## REQUIREMENT
Emit the exact text of every line from the line with "lid_mesh();" to the line with "points = [vertex.co", both ends included. No other output is expected.

◆ ◆ ◆ ◆ ◆

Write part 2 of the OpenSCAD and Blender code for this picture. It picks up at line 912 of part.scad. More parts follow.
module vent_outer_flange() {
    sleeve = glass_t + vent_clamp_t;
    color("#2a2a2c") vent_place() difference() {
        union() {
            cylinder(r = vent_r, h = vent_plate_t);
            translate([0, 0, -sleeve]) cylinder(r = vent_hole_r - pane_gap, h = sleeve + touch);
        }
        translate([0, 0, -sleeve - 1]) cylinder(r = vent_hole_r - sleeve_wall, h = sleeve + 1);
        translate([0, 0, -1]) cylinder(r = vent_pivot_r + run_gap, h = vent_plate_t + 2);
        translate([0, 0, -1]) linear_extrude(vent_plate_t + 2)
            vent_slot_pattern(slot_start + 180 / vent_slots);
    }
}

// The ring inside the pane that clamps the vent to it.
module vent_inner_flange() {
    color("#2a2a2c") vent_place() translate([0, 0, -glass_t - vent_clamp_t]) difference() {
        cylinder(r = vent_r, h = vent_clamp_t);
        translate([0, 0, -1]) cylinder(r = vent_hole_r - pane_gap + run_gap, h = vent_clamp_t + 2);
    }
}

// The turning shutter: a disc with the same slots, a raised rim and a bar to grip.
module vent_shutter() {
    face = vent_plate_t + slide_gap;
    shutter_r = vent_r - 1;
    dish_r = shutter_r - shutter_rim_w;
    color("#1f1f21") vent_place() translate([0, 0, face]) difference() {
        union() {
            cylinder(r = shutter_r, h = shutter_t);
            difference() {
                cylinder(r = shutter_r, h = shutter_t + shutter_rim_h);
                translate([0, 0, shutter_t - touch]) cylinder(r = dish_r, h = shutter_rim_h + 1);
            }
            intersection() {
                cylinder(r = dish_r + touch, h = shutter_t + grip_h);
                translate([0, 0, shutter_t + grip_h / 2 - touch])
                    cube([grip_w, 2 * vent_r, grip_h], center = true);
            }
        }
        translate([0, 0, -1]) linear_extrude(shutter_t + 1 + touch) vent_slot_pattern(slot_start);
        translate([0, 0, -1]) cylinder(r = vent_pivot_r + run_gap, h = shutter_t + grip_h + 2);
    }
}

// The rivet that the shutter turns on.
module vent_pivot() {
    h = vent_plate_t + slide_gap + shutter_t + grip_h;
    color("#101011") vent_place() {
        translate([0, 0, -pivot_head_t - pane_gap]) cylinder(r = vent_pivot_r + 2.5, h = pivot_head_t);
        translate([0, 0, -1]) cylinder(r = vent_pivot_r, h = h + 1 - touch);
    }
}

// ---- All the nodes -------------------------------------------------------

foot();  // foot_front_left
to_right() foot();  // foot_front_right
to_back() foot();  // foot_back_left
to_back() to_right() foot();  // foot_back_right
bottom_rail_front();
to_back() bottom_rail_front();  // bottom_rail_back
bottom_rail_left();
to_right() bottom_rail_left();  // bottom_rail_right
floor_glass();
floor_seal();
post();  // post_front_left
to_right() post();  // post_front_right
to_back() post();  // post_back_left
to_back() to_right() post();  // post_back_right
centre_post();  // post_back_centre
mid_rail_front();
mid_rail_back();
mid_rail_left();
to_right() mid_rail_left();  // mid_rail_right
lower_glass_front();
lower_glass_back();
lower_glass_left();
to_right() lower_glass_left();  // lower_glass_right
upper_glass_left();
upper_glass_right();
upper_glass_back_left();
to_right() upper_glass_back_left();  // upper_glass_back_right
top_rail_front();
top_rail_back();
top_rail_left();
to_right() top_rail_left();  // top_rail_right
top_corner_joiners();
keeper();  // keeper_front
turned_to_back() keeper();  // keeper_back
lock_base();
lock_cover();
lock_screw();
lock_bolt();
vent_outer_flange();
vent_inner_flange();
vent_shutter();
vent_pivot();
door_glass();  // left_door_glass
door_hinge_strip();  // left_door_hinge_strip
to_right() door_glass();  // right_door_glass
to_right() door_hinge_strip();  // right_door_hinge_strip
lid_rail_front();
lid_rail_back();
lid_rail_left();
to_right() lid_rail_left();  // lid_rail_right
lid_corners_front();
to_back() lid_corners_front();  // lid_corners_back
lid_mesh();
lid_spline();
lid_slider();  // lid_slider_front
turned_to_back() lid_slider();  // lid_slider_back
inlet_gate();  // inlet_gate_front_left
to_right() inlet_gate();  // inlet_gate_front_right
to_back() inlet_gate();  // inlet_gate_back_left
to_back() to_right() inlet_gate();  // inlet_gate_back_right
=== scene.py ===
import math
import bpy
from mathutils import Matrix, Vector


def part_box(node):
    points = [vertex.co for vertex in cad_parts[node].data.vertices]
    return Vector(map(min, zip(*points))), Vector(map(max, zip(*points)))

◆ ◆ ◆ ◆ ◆

## THE RESULT
lid_mesh();
lid_spline();
lid_slider();  // lid_slider_front
turned_to_back() lid_slider();  // lid_slider_back
inlet_gate();  // inlet_gate_front_left
to_right() inlet_gate();  // inlet_gate_front_right
to_back() inlet_gate();  // inlet_gate_back_left
to_back() to_right() inlet_gate();  // inlet_gate_back_right
=== scene.py ===
import math
import bpy
from mathutils import Matrix, Vector


def part_box(node):
    points = [vertex.co for vertex in cad_parts[node].data.vertices]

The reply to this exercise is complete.